• **Records supplied**:
▽
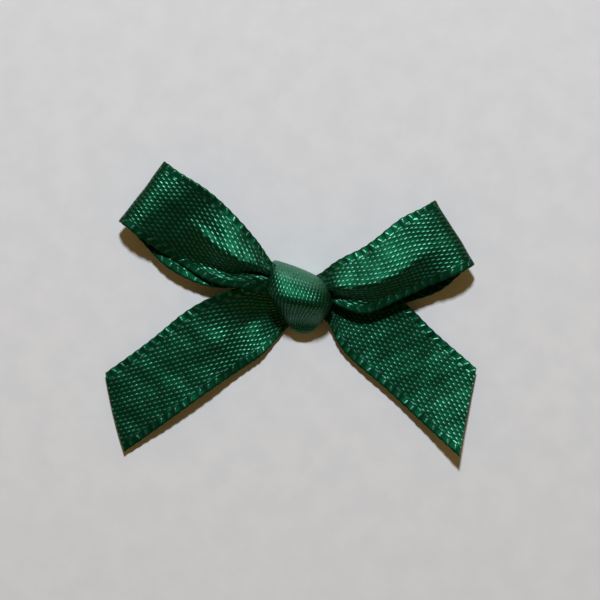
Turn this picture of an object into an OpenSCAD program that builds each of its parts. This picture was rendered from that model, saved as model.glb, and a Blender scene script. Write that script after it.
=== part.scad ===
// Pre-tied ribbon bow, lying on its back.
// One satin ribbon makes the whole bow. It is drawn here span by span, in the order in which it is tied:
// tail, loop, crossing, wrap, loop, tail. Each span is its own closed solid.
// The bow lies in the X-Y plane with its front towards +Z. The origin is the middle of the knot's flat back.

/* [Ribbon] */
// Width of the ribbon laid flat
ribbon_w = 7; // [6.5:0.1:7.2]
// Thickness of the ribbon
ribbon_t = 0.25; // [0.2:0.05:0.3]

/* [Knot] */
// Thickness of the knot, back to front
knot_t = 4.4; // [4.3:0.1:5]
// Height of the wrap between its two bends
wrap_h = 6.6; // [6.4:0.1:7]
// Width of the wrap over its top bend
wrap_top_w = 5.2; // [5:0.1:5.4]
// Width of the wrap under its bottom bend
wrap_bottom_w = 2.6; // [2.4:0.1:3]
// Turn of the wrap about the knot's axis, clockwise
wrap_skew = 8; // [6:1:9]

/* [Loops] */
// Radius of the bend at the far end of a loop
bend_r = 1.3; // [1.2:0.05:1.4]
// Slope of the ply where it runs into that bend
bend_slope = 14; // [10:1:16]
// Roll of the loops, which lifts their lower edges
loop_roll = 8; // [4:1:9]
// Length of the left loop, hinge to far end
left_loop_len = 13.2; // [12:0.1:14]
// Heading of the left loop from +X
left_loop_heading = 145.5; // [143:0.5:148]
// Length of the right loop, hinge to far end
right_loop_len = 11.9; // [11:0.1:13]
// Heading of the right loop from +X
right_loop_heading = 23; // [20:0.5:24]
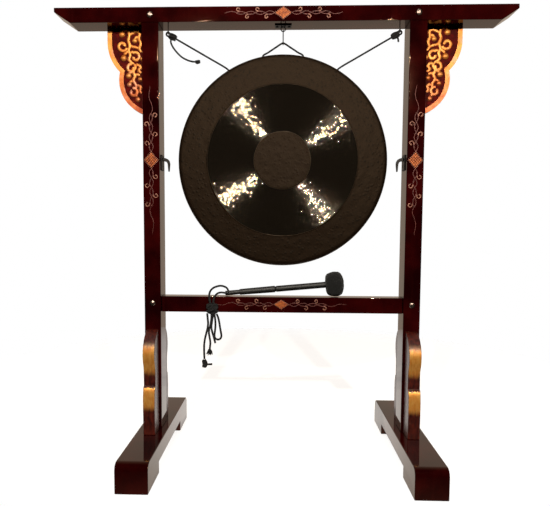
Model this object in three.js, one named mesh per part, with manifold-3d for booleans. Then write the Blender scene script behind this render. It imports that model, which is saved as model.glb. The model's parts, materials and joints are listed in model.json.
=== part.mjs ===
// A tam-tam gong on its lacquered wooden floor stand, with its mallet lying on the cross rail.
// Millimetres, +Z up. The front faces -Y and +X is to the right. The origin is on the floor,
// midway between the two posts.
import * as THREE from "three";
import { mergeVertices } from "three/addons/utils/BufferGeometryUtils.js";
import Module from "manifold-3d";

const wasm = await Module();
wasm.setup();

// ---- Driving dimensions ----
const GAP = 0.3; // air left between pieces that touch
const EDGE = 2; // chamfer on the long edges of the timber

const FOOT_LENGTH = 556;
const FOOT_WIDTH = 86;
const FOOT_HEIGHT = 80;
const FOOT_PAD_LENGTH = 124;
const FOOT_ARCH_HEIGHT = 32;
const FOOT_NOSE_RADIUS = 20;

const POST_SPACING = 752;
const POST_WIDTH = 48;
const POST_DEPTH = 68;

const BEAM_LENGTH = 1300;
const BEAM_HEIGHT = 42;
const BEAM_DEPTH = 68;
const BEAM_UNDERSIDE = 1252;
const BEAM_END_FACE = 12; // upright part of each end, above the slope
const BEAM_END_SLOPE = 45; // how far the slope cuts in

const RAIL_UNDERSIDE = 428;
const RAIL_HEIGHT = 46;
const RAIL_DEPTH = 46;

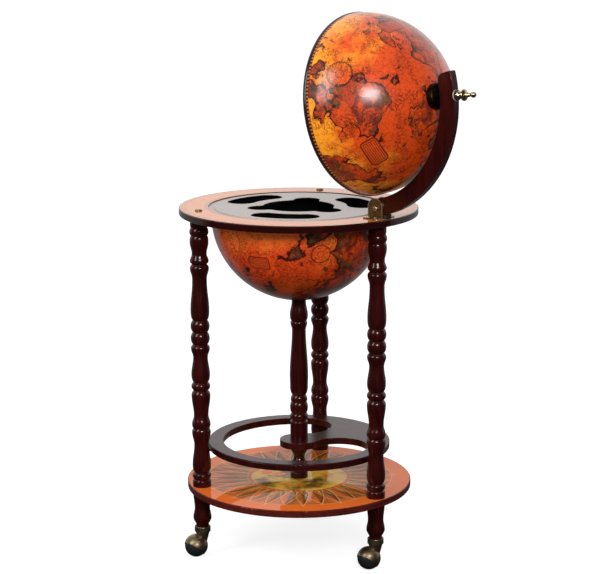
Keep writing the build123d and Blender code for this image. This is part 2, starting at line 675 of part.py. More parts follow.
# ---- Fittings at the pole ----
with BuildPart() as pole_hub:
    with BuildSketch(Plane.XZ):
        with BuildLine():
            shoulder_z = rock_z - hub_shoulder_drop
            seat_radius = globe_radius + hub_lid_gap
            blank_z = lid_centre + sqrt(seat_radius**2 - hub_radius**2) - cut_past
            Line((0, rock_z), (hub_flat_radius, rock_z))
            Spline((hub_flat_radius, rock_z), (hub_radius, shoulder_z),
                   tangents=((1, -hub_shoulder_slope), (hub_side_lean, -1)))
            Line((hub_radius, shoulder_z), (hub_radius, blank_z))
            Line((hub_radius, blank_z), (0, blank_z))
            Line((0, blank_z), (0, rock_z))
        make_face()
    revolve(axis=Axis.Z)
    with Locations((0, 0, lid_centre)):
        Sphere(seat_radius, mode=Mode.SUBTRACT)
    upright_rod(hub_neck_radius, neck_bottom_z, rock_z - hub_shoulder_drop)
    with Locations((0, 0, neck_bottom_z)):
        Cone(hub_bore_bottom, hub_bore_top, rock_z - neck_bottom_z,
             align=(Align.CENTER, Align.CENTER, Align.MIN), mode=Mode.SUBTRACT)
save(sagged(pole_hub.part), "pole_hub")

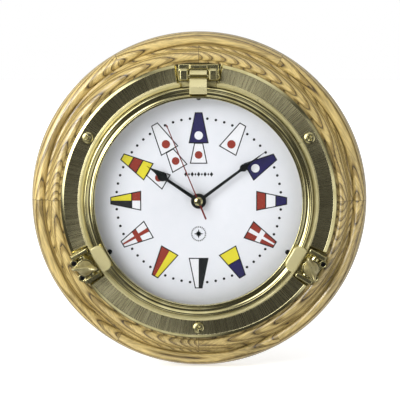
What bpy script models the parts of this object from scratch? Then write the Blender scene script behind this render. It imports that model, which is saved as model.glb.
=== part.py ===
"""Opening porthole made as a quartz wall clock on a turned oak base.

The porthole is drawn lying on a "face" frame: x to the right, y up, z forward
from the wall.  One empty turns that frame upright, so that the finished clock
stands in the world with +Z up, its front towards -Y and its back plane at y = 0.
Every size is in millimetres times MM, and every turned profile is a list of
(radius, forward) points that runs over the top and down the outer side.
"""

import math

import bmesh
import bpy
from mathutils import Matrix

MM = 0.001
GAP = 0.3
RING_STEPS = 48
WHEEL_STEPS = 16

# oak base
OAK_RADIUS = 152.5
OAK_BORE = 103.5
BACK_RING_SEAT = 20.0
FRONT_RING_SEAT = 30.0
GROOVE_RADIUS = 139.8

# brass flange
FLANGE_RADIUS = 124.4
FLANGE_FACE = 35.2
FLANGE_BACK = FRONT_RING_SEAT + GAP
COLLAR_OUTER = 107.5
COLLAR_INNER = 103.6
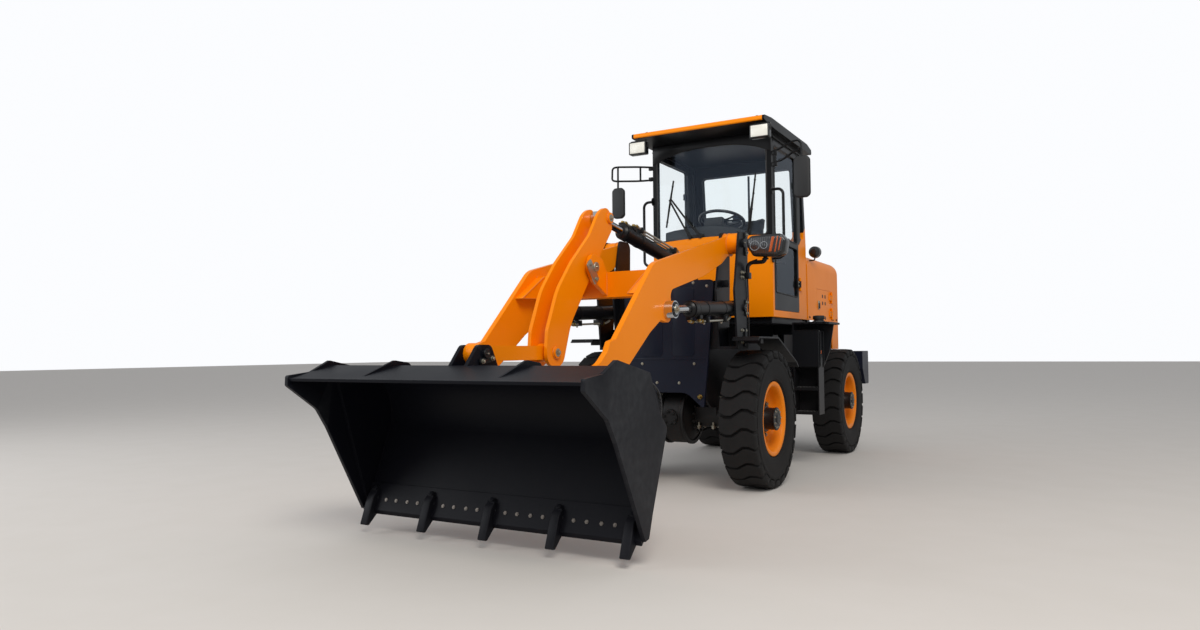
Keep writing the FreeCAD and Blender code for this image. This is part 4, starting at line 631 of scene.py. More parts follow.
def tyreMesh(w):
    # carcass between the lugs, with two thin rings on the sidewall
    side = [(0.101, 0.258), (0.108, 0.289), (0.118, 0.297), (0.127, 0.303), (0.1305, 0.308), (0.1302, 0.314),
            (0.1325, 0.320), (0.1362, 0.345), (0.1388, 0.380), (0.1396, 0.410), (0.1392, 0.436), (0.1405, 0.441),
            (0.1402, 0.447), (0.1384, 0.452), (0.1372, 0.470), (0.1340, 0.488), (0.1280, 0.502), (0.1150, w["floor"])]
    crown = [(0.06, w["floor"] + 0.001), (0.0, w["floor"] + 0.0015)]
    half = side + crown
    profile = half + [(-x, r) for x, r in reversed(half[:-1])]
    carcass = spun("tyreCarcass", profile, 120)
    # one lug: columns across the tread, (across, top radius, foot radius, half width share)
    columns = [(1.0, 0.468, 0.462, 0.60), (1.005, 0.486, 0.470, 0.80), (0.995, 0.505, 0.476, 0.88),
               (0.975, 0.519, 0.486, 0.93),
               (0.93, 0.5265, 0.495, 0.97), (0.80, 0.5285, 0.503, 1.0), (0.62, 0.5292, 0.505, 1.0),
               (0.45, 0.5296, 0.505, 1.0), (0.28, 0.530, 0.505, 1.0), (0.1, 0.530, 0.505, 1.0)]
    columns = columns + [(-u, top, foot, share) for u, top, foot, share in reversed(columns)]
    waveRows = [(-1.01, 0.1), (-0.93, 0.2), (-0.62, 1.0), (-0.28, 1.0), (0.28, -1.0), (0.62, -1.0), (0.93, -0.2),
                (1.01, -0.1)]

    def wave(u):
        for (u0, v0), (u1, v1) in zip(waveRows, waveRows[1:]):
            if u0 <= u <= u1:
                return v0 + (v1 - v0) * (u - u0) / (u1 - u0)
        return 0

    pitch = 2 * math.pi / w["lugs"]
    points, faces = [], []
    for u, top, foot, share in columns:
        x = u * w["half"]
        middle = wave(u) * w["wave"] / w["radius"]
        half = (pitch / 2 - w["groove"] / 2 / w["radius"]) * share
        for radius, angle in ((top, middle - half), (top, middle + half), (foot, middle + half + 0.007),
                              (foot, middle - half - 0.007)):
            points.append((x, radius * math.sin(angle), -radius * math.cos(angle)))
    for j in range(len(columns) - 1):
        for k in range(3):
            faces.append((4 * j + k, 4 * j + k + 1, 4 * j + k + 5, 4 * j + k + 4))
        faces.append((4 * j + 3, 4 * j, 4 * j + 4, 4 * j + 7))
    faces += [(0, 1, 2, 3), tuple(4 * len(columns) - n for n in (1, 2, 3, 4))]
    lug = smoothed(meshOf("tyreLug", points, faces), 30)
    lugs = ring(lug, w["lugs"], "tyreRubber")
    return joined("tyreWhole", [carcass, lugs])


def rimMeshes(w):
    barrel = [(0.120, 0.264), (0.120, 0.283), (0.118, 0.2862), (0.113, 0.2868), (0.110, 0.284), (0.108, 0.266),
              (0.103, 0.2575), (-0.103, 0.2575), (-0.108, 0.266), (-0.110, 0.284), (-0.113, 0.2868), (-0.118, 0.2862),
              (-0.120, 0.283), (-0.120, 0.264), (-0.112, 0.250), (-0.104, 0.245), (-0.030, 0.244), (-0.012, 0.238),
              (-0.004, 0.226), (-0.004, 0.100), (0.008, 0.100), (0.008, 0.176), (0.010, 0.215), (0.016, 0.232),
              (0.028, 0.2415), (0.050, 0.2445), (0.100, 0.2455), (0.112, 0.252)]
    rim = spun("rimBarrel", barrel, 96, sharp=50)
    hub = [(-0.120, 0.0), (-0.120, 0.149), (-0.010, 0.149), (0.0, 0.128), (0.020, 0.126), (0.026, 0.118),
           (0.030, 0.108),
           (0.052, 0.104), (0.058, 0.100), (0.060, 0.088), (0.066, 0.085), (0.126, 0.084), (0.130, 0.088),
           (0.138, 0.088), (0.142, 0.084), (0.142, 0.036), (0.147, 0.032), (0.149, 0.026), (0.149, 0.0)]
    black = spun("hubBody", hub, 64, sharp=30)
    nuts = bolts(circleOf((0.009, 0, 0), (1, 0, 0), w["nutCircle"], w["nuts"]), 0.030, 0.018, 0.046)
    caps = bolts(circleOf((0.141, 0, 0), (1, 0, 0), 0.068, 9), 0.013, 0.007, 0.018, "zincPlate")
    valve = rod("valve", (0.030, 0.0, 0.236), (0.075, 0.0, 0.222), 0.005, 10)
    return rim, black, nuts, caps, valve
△
• **Task description**: Extract the lines of the preceding material that run from the line with "Model this object" through the line with "const RAIL_DEPTH = 46;", inclusive, reproducing them exactly and adding nothing.

• **Response**:
Model this object in three.js, one named mesh per part, with manifold-3d for booleans. Then write the Blender scene script behind this render. It imports that model, which is saved as model.glb. The model's parts, materials and joints are listed in model.json.
=== part.mjs ===
// A tam-tam gong on its lacquered wooden floor stand, with its mallet lying on the cross rail.
// Millimetres, +Z up. The front faces -Y and +X is to the right. The origin is on the floor,
// midway between the two posts.
import * as THREE from "three";
import { mergeVertices } from "three/addons/utils/BufferGeometryUtils.js";
import Module from "manifold-3d";

const wasm = await Module();
wasm.setup();

// ---- Driving dimensions ----
const GAP = 0.3; // air left between pieces that touch
const EDGE = 2; // chamfer on the long edges of the timber

const FOOT_LENGTH = 556;
const FOOT_WIDTH = 86;
const FOOT_HEIGHT = 80;
const FOOT_PAD_LENGTH = 124;
const FOOT_ARCH_HEIGHT = 32;
const FOOT_NOSE_RADIUS = 20;

const POST_SPACING = 752;
const POST_WIDTH = 48;
const POST_DEPTH = 68;

const BEAM_LENGTH = 1300;
const BEAM_HEIGHT = 42;
const BEAM_DEPTH = 68;
const BEAM_UNDERSIDE = 1252;
const BEAM_END_FACE = 12; // upright part of each end, above the slope
const BEAM_END_SLOPE = 45; // how far the slope cuts in

const RAIL_UNDERSIDE = 428;
const RAIL_HEIGHT = 46;
const RAIL_DEPTH = 46;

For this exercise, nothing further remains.